━━ GIVEN DATA ━━
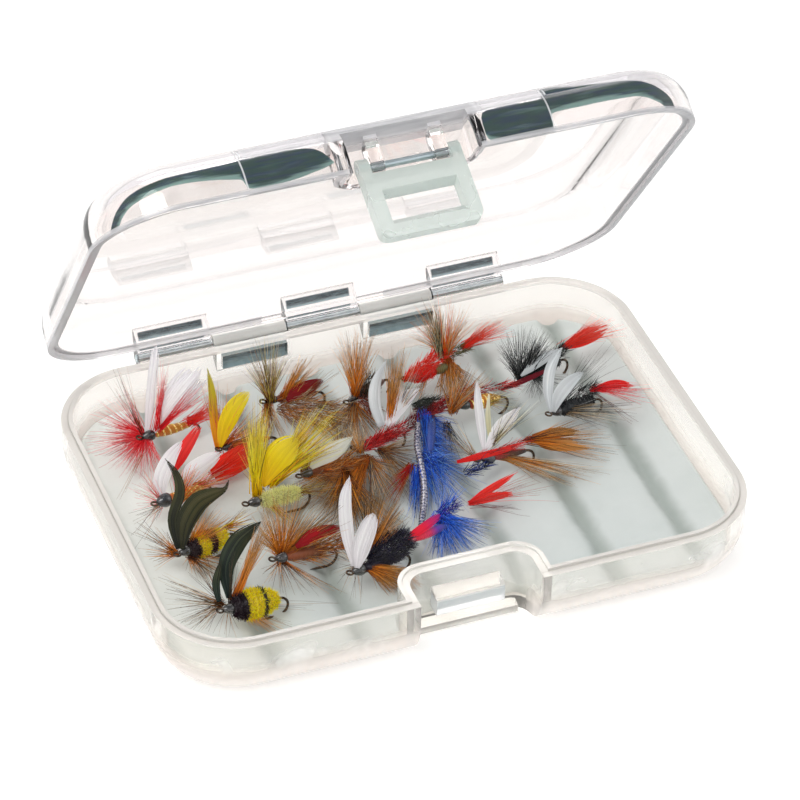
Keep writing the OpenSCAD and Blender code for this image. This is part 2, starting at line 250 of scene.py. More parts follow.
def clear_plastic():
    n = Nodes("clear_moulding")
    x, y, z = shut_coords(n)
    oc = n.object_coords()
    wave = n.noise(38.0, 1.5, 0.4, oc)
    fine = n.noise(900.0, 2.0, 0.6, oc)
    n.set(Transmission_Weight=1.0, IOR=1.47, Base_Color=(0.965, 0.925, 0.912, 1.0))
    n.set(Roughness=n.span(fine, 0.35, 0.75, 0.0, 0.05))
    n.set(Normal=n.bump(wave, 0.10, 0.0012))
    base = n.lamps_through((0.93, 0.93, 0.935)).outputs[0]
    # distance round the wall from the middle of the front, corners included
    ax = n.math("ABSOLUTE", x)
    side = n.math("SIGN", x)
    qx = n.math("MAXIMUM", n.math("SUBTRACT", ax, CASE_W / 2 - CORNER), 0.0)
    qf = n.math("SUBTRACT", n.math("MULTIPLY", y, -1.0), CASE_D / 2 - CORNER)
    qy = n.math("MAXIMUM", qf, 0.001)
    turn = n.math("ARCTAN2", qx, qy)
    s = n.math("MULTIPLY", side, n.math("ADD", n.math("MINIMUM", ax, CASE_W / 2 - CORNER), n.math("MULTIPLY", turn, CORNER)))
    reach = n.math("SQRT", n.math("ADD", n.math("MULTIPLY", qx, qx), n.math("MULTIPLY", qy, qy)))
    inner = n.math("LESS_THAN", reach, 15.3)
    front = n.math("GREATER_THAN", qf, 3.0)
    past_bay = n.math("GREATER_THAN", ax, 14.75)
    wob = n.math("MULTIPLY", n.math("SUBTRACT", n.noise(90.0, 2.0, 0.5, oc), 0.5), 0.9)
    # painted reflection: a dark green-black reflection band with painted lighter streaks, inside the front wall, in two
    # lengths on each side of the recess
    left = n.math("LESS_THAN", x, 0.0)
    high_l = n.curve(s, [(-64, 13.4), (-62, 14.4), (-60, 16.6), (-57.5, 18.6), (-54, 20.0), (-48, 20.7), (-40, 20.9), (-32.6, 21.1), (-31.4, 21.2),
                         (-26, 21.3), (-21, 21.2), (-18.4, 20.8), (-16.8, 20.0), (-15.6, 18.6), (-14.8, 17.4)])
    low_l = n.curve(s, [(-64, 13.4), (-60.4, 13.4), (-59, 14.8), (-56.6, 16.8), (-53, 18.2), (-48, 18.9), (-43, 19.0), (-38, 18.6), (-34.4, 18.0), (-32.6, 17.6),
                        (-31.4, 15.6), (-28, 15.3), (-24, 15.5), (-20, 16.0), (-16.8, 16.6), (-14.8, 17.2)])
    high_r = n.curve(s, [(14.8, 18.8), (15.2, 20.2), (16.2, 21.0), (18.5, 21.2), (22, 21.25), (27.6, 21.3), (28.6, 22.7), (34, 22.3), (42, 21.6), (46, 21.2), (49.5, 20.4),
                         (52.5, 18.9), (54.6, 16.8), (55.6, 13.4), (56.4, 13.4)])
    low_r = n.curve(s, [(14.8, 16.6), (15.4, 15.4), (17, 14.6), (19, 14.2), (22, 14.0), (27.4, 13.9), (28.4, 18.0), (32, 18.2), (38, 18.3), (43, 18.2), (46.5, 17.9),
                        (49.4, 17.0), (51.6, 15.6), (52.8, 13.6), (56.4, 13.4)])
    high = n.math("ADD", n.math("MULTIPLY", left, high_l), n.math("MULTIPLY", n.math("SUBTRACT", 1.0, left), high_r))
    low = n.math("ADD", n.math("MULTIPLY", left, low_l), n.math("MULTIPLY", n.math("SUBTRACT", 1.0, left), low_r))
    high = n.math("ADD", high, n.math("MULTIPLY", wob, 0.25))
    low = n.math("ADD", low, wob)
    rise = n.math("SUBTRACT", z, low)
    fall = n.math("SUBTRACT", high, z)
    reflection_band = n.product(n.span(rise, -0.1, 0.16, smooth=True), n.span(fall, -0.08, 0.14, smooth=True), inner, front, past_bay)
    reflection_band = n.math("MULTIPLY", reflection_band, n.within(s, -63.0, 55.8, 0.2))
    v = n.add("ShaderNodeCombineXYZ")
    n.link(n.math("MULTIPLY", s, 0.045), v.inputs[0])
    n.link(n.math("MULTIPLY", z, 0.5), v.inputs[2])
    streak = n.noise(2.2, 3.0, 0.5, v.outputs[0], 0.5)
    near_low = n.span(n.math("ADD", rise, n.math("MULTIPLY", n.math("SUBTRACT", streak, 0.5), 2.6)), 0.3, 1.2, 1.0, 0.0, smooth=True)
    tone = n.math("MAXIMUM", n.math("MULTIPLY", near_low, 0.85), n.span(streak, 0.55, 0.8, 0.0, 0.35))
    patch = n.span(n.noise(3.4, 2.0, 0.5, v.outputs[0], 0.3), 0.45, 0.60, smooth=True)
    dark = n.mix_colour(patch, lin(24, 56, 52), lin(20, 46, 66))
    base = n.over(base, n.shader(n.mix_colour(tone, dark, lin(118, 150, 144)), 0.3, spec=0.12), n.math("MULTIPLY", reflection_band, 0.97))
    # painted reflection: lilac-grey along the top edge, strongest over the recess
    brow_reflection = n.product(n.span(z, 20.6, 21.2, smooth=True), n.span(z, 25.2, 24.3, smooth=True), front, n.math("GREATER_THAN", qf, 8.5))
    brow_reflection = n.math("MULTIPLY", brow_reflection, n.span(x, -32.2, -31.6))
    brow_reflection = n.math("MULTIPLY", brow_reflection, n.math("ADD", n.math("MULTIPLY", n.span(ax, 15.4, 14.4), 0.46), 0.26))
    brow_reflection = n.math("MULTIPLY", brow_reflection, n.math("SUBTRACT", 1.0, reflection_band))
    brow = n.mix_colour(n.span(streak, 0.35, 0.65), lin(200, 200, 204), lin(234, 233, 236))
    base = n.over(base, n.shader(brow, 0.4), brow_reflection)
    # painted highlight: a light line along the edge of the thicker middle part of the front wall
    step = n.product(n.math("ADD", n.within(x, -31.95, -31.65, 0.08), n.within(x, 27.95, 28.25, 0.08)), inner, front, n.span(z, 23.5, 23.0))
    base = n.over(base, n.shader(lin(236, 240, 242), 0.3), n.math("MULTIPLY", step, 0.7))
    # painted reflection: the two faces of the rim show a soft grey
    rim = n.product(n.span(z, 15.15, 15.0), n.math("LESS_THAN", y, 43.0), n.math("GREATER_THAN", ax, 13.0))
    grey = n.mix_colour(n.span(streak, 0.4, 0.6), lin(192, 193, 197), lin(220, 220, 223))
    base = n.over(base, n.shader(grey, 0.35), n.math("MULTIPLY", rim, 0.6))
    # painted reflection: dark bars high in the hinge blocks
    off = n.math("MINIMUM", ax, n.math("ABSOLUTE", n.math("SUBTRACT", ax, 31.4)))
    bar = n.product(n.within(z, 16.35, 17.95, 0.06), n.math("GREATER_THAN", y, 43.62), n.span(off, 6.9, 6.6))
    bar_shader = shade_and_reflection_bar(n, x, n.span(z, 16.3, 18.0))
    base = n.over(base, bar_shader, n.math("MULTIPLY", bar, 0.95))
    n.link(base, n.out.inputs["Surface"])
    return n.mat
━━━
● TASK TO COMPLETE: Return all the lines that contain the string "part".

● OUTPUT BELOW:
Keep writing the OpenSCAD and Blender code for this image. This is part 2, starting at line 250 of scene.py. More parts follow.
    # painted highlight: a light line along the edge of the thicker middle part of the front wall